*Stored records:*
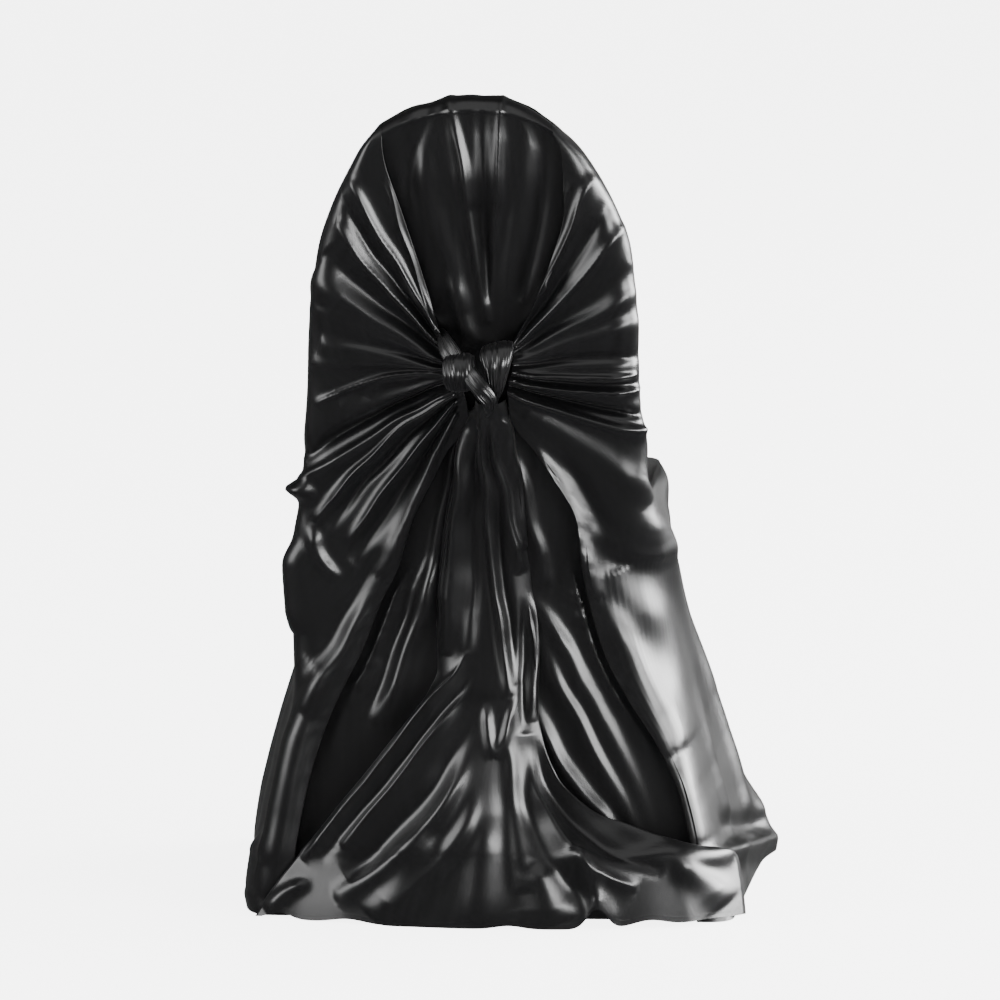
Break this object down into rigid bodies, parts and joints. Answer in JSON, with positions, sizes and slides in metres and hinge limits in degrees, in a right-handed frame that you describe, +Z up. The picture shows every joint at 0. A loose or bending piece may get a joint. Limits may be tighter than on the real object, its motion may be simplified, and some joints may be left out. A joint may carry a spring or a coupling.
{
  "type": "fitted chair cover with sash",
  "caption": "Full-length fitted satin chair cover, its side wings drawn to a sash knot behind the backrest, with a gathered tail and swags at the floor.",
  "frame": {"origin": "middle of the cover's foot, on the floor", "axes": "+X to the right as seen from behind the chair, +Y from the backrest towards the seat side, +Z up"},
  "size_m": [0.6062, 0.5496, 0.9487],
  "materials": {
    "satin": "black satin with a soft brushed gloss"
  },
  "bodies": {
    "root": {"cover_body": "satin", "back_panel": "satin", "sash_tail": "satin", "knot_left_band": "satin", "knot_wrap": "satin", "knot_right_fan": "satin", "knot_cross_band": "satin"}
  },
  "joints": []
}
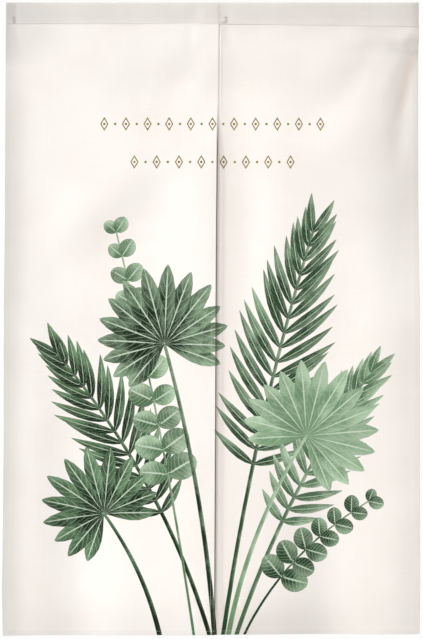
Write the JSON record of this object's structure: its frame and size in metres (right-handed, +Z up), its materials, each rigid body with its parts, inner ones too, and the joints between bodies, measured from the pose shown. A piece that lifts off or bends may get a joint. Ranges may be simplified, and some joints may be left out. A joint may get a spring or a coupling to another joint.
{
  "type": "noren curtain",
  "caption": "Doorway curtain of printed cloth: side-by-side panels lapped and sewn together at the top, open below, hanging from a rod pocket.",
  "frame": {"origin": "middle of the rod pocket's top edge, where a rod carries the curtain", "axes": "+X to the right of someone who faces the printed front, -Y towards them, +Z up"},
  "size_m": [0.7934, 0.0461, 1.2003],
  "materials": {
    "panel_cloth": "off-white plain-weave cloth, matt, printed with green sprays of leaves",
    "heading_cloth": "the same off-white plain-weave cloth doubled, matt and a little greyer"
  },
  "bodies": {
    "root": {"left_panel": "panel_cloth", "right_panel": "panel_cloth", "heading": "heading_cloth"}
  },
  "joints": []
}
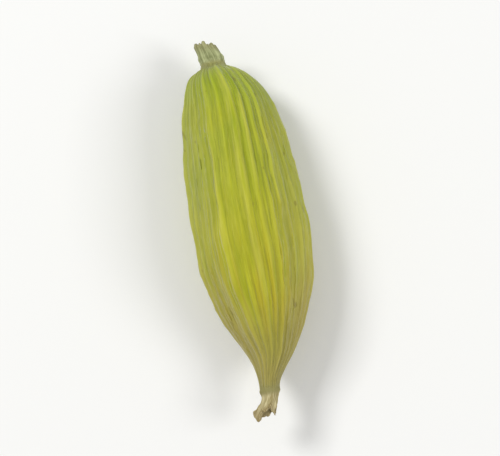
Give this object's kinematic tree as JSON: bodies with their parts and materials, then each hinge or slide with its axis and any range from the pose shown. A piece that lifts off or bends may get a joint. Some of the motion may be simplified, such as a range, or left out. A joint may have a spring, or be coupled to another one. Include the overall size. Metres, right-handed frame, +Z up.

*WHAT THE TASK ASKS:*
Extract each line of the material exactly as it stands.

*CORRECT ANSWER:*
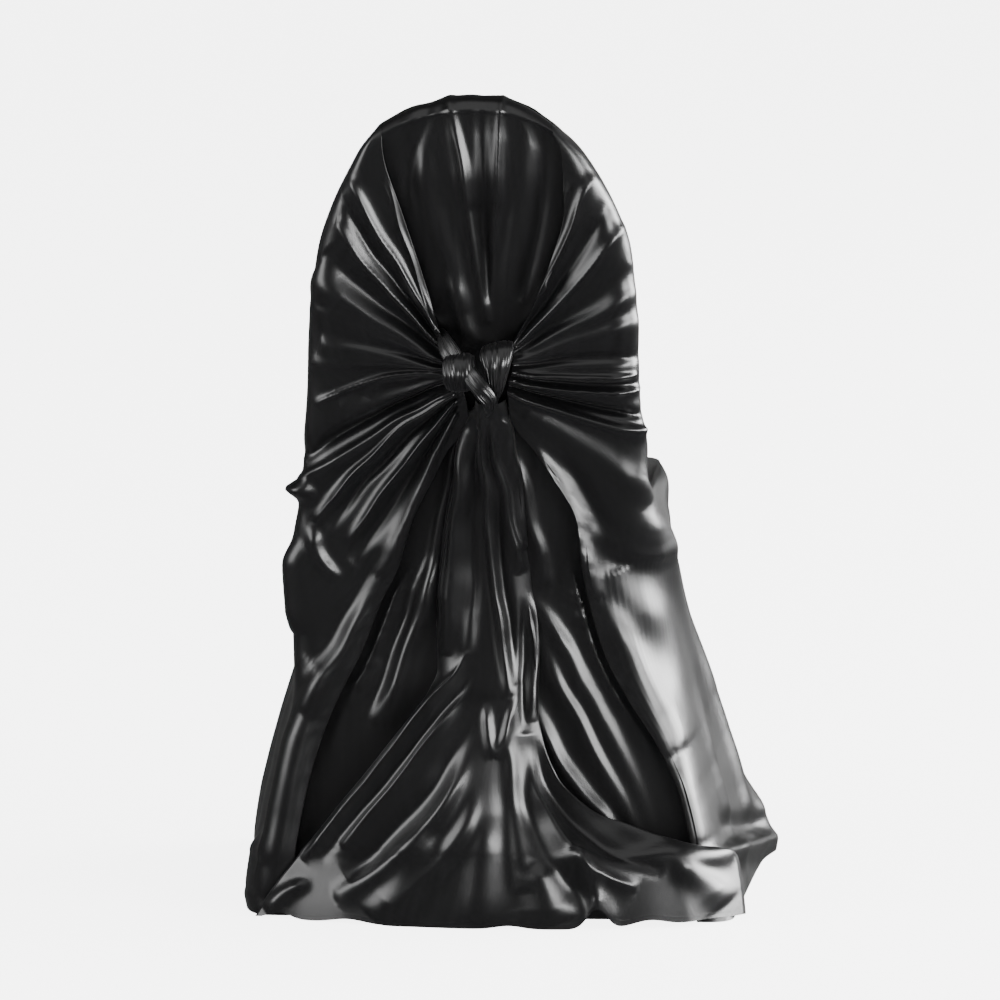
Break this object down into rigid bodies, parts and joints. Answer in JSON, with positions, sizes and slides in metres and hinge limits in degrees, in a right-handed frame that you describe, +Z up. The picture shows every joint at 0. A loose or bending piece may get a joint. Limits may be tighter than on the real object, its motion may be simplified, and some joints may be left out. A joint may carry a spring or a coupling.
{
  "type": "fitted chair cover with sash",
  "caption": "Full-length fitted satin chair cover, its side wings drawn to a sash knot behind the backrest, with a gathered tail and swags at the floor.",
  "frame": {"origin": "middle of the cover's foot, on the floor", "axes": "+X to the right as seen from behind the chair, +Y from the backrest towards the seat side, +Z up"},
  "size_m": [0.6062, 0.5496, 0.9487],
  "materials": {
    "satin": "black satin with a soft brushed gloss"
  },
  "bodies": {
    "root": {"cover_body": "satin", "back_panel": "satin", "sash_tail": "satin", "knot_left_band": "satin", "knot_wrap": "satin", "knot_right_fan": "satin", "knot_cross_band": "satin"}
  },
  "joints": []
}
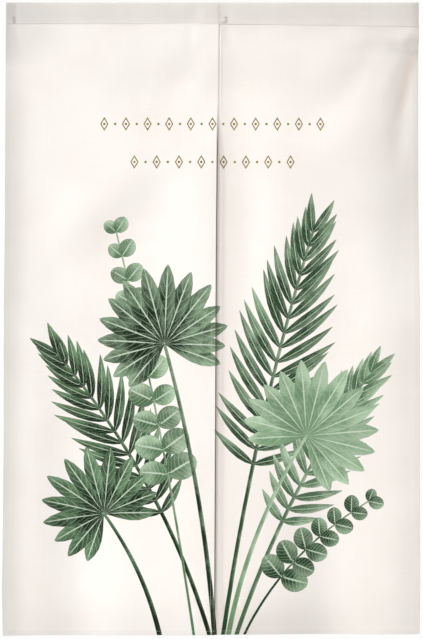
Write the JSON record of this object's structure: its frame and size in metres (right-handed, +Z up), its materials, each rigid body with its parts, inner ones too, and the joints between bodies, measured from the pose shown. A piece that lifts off or bends may get a joint. Ranges may be simplified, and some joints may be left out. A joint may get a spring or a coupling to another joint.
{
  "type": "noren curtain",
  "caption": "Doorway curtain of printed cloth: side-by-side panels lapped and sewn together at the top, open below, hanging from a rod pocket.",
  "frame": {"origin": "middle of the rod pocket's top edge, where a rod carries the curtain", "axes": "+X to the right of someone who faces the printed front, -Y towards them, +Z up"},
  "size_m": [0.7934, 0.0461, 1.2003],
  "materials": {
    "panel_cloth": "off-white plain-weave cloth, matt, printed with green sprays of leaves",
    "heading_cloth": "the same off-white plain-weave cloth doubled, matt and a little greyer"
  },
  "bodies": {
    "root": {"left_panel": "panel_cloth", "right_panel": "panel_cloth", "heading": "heading_cloth"}
  },
  "joints": []
}
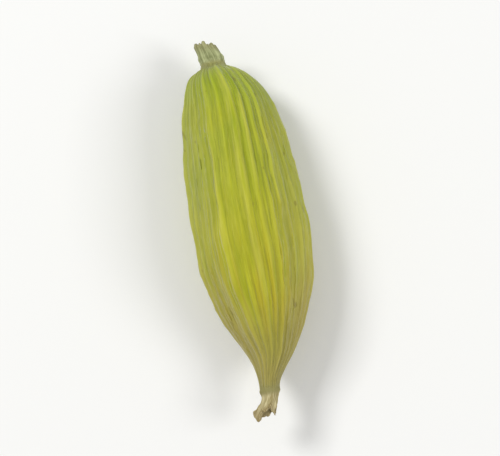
Give this object's kinematic tree as JSON: bodies with their parts and materials, then each hinge or slide with its axis and any range from the pose shown. A piece that lifts off or bends may get a joint. Some of the motion may be simplified, such as a range, or left out. A joint may have a spring, or be coupled to another one. Include the overall size. Metres, right-handed frame, +Z up.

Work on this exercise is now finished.